Benefits of Remote Work for Employees and Employers

Still, few companies have embraced remote work as a viable option for its employees, even for those in jobs that require little or no customer or employee interaction. Countless studies have shown that remote work opportunities can bring a host of benefits not only to your staff but to your bottom-line as well.

From the very real monetary benefits accrued by the company due to lower staff turnover, higher productivity, and lower real estate costs, to the equally compelling benefits realized by employees such as lower stress levels, fewer sick days, and the possibility of achieving that elusive “work-life balance,” remote work programs can actually be a critical asset to the company, one that can propel it to the next level of growth and success.

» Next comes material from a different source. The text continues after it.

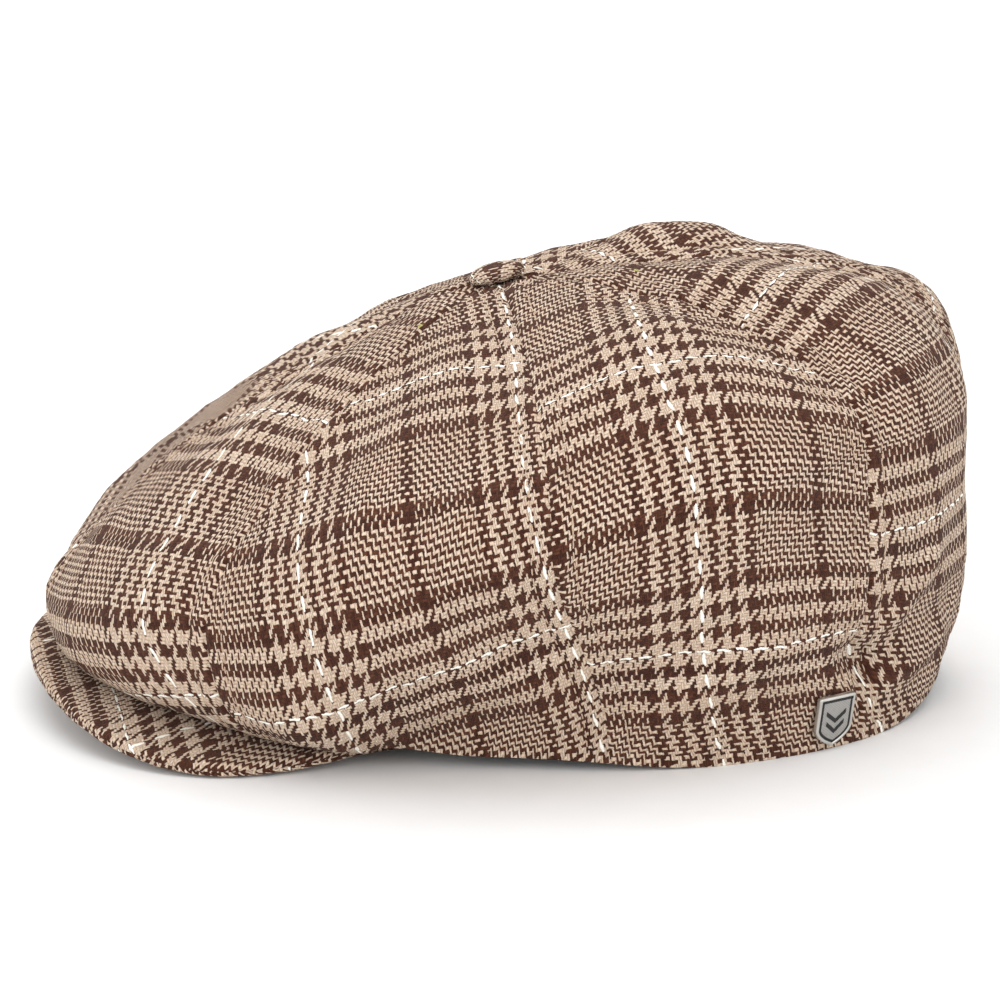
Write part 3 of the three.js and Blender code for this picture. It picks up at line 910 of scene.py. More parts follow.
def tweed():
    """Wool in a 2/2 twill with a glen check in beige and brown, overchecked in white."""
    g = Graph("tweed")
    cloth = g.cloth()
    drift_u, drift_v, _ = g.split(g.noise(cloth, 0.11, 1.0)["Color"])
    jitter_u, jitter_v, _ = g.split(g.noise(cloth, 0.7, 2.0, 0.6)["Color"])
    u, v, _ = g.split(cloth)
    u = g.add(u, g.linear(drift_u, 1.6, -0.8))
    v = g.add(v, g.linear(drift_v, 1.6, -0.8))
    u = g.add(u, g.linear(jitter_u, 0.8, -0.4))
    v = g.add(v, g.linear(jitter_v, 0.9, -0.45))
    diagonal = g.add(g.mul(u, 1 / END_PITCH), g.mul(v, 1 / PICK_PITCH))
    lean = g.calc("COSINE", g.mul(diagonal, math.pi / 2))
    ends = g.mul(g.add(u, g.mul(lean, -0.09)), 1 / END_PITCH)
    picks = g.mul(g.add(v, g.mul(lean, 0.10)), 1 / PICK_PITCH)
    end, pick = g.floor(ends), g.floor(picks)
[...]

Steps to Achieve a Viable Remote Work Solution

Of course, it’s nearly impossible to create a remote work solution overnight, regardless of your commitment. From the company culture to the legal implications of a telecommuting workforce, there are a number of factors that must be considered before fully implementing a remote work program. Even the most carefully planned programs will face some obstacles, but there are some things you can do to minimize the bumps on the road to managing a virtual workforce:

  • Determine what operations can be done remotely. Technology has allowed everything from customer service to accounting to sales and marketing to be conducted primarily from home. While not every company will want a virtual receptionist greeting incoming visitors, they may want to experiment with sending home their web developers, marketing team, bookkeepers, or even customer service team.
  • Prepare to invest in the technology. Many startups and very small businesses that rely on remote workers expect them to use their own computers and even software. While this may work for truly cash-strapped companies and those that are 100% virtual, most should expect to fully outfit their remote workers with all the technology they need to do their job and maintain contact with the home office. That may include laptops, headsets, speakers, webcams, printers, scanners, and smartphones, to name a few essentials. Don’t forget to invest in the software required to perform remote IT maintenance as well, so your team will always be able to get help should they experience problems with their company equipment.
  • Create a communications plan. Eventually, you’ll figure out the best communications and meeting schedule for your team. Some teams do well with just ad hoc meetings, while others prefer the structure and predictability of regularly scheduled meetings with set agendas. In the beginning, however, you’ll want to create a communications plan that includes face-to-face meetings (if necessary and/or possible), all-hands meetings, individual meetings, and performance reviews.
  • Evaluate performance benchmarks and reviews. Your current performance reviews may not reflect the different environment and working conditions of remote work solutions. A remote work program is often based on the ROWE idea pioneered by Best Buy: a Results-Oriented Work Environment. If, however, part of your performance review includes non-ROWE factors such as attendance, overtime, or even the number of hours spent doing a particular job, it may be time to overhaul those reviews.
  • Make your training virtual. Virtual classrooms and training programs have been around for as long as the Internet has, but they’ve really come into their own in the wake of cloud computing’s emergence as the cornerstone of Web 3.0. The benefits of virtual training can extend to on-premise employees, too, since they can take advantage of on-demand classes and conferences without ever having to leave their desk.
  • Make sure your workforce is ready. As a recent NPR feature revealed, not every worker is so keen on working from home. If you’re planning on testing a remote work solution in your company, poll your current workforce to see who would be interested in trying it out, and then launch a test pilot that includes just those who responded favorably to your poll. This will allow you to iron out the kinks of a remote work program before expanding it to include other departments.
  • Recruit proactively. Let’s face it: more and more work is moving online, and the workforce is following it. Even if you don’t plan on making your entire company virtual, think about what you’re looking for in a remote worker as you recruit for job openings. The characteristics that define a successful remote worker often overlap with those required of any successful 21st-century professional: self-discipline, ability to self-motivate, highly organized, excellent communication skills, and a talent for solving problems.